Дела складывались паршиво. Следовало все начать заново либо явиться с повинной к околоточному надзирателю. Тем более что за писателем по пятам следует агент сыскной полиции.
От дурных новостей голова налилась свинцом – верный знак приближающегося приступа. Никогда еще не случалось так, чтобы недуг одолевал писателя днем. Но, вероятно, сказались недосып и тревога.
Николас проверил карман пиджака – опиум лежал внутри. Пару часов назад он думал о том, чтобы расстаться с ним навсегда, и даже хотел бросить флакон в Неву, но благо передумал. Так что он даст себе шанс в надежде, что приступ пройдет стороной. А если станет совсем невмоготу, то… Он отбросил эту мысль, пока оставались силы.
– Николай! – Голос вернул писателя из размышлений. Он повертел головой и понял, что не заметил, как дошел до центральной улицы.
Окрикнул его Михаил Юрьевич, который стоял по другую сторону дороги и махал рукой.
– Я здесь! – крикнул он.
Михаил Юрьевич спешно перебежал дорогу. Он не смотрел по сторонам, так что чуть было не угодил под телегу, благо лошадь оказалась умней и вовремя остановилась.
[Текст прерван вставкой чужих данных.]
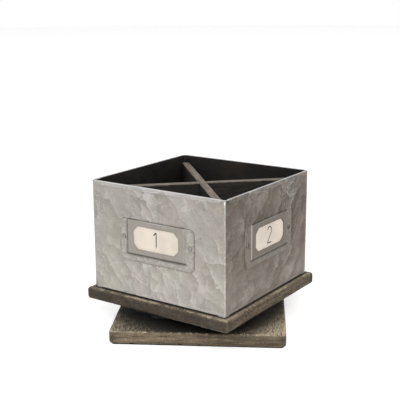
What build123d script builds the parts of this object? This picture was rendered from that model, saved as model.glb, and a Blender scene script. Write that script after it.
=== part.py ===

Николас скривил подобие улыбки – видеть этого странного человека ему не хотелось.
– Что же вы стоите с кислым лицом? – спросил Михаил Юрьевич, подойдя ближе.
– Разобрались с призраком? – ответил вопросом на вопрос писатель.
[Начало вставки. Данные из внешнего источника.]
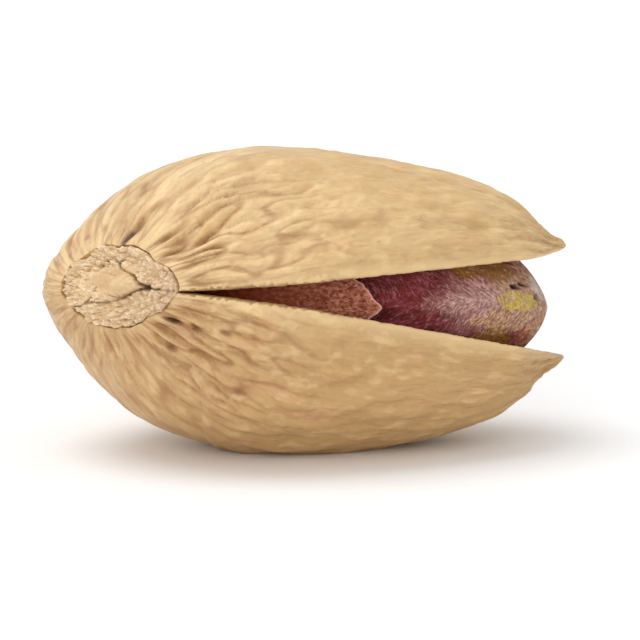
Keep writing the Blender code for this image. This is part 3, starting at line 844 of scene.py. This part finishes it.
def pebbles(x, y, z=0):
    """Rounded grains: 1 over each grain, down to 0 in the cracks between them."""
    x, y, z = np.broadcast_arrays(x, y, z)
    places = zip(x.ravel().tolist(), y.ravel().tolist(), z.ravel().tolist())
    near = np.array([noise.voronoi(place)[0][:2] for place in places])
    return ramp(0, 0.4, (near[:, 1] - near[:, 0]).reshape(x.shape))


def smooth_lobe(u, v):
    """The mask of the scar's smooth lobe."""
    middle_u, middle_v, half_u, half_v = SMOOTH_LOBE
    waver = LOBE_WAVER * wander(LOBE_WAVERS_PER_STATION * u, LOBE_WAVERS_PER_STATION * v, 4)
    return ramp(*LOBE_EDGE, np.hypot((u - middle_u) / half_u, (v - middle_v) / half_v) + waver)


def cracked(u, v, bent_u, bent_v):
    """How deep each place lies in a crack, as a share."""
    away = np.min([distance_to_line(bent_u, bent_v, line) for line in CRACKS], axis=0)
    share = wander(CRACK_SHARES_PER_STATION * u, CRACK_SHARES_PER_STATION * v, 7)
    share = CRACK_SHARE + CRACK_SHARE_WAVER * share
    share += ramp(*DEEPEST_SPREAD, np.hypot(u - DEEPEST_CRACK[0], v - DEEPEST_CRACK[1]))
    return bell(away, CRACK_WIDTH) * np.clip(share, CRACK_LEAST, 1)


def scar_relief(share, angle):
    """Rise of the scar's top, painted shade by how far each place lies in a crack, between grains or in a
    pit, and its smooth lobe.
    """
    station = share * scar_station(angle)
    u, v = station * np.cos(angle), station * np.sin(angle)
    lobe = smooth_lobe(u, v)
    waver_u, waver_v = CRACK_WAVERS_PER_STATION * u, CRACK_WAVERS_PER_STATION * v
    bent_u = u + CRACK_WAVER * wander(waver_u, waver_v, 1)
    bent_v = v + CRACK_WAVER * wander(waver_u, waver_v, 5)
    crumbly = CRUMBLE_LEAST + (1 - CRUMBLE_LEAST) * ramp(
        *CALM_SPREAD, np.hypot(u - CALM_MIDDLE[0], v - CALM_MIDDLE[1]))
    crumbly *= 1 - LOBE_CALM * lobe
    rise = SCAR_LEVEL + SCAR_CROWN * (1 - share ** SCAR_CROWN_SHAPE) + SMOOTH_LOBE_RISE * lobe
    rise += SCAR_LUMPS * wander(SCAR_LUMPS_PER_STATION * u, SCAR_LUMPS_PER_STATION * v, 2)
    # The cracks sink, and the colour darkens them, the gaps between the grains and the pits with painted
    # shade
    hollow = cracked(u, v, bent_u, bent_v)
    rise -= CRACK_DEPTH * hollow
    for count, height in zip(GRAINS_PER_STATION, GRAIN_HEIGHT):
        grains = pebbles(count * bent_u, count * bent_v)
        rise += height * crumbly * (grains - GRAIN_MIDDLE)
        hollow += GRAIN_HOLLOW * crumbly * (1 - grains)
    for middle_u, middle_v, width, depth in SCAR_PITS:
        dip = bell(np.hypot(u - middle_u, v - middle_v), width)
        rise -= depth * dip
        hollow += max(PIT_HOLLOW_PER_MM * depth, 0) * dip
    rise -= SCAR_RIM_DROP * ramp(SCAR_RIM_FROM, 1, share / SCAR_FIT)
    return rise, np.clip(hollow, 0, 1), lobe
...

– Почти, – улыбнулся Михаил Юрьевич и хлопнул писателя по плечу. – Взбодритесь, друг мой. Что-то на вас совсем нет лица.
Николас жеста не оценил. Мужчина с рыжей торчащей во все стороны бородой явно пренебрегал нормами этикета. К тому же удивительно встретить его здесь, недалеко от ателье, где убили Мастера.
– Где вы были? – спросил писатель.
Михаил Юрьевич почесал бороду.
– Вы что, решили мне устроить допрос? – Он еще раз хлопнул по плечу. На этот раз сильнее. Затем улыбнулся во весь рот. – Шучу! Вы сами на себя не похожи, Николай!
Писатель молчал. Он так и не получил ответа на свой вопрос. Видимо, Михаил Юрьевич понял это.
– С нашей прошлой встречи я занимался своими делами, но также наведался к нашему общему другу в надежде, что смогу убедить его помочь мне.
– Что же он ответил на вашу просьбу?
– Ничего. – Михаил Юрьевич пожал плечами. – Меня даже не пустили к нему.
– Он мертв, – безразлично сказал Николас.
– Кто?
– Мастер.
– Да вы что?! – удивленно воскликнул Михаил Юрьевич.
Но писатель не поверил ему. Он надеялся на иную реакцию. Все же от Мастера зависела судьба человека, подвластного суевериям. Но он ответил так, словно ему было все равно. Либо узнал об этом гораздо раньше.
– Что же вы собираетесь делать? – Мужчина чесал рыжую бороду и не сводил глаз с писателя.
– Искать убийцу, – резко ответил Николас.
– Удачи вам в этом деле, все же за двойное убийство грозит петля. Хотя я точно знаю, что вы невиновны. – Он еще раз хлопнул писателя, отчего тот закипел. Но чувства все же сдержал.
– Почему вы в этом так уверены?
– Я вижу людей насквозь, – улыбнулся Михаил Юрьевич.
Они пожали руки, и чудаковатый тип зашагал прочь от писателя.
Николас смотрел ему вслед. Внутри горел пожар. И дело не в том, что он вел себя по-хамски. Нет. Дело в тайне, которой окружил себя Михаил Юрьевич.
И, видимо, именно Николасу предстояло открыть ее миру.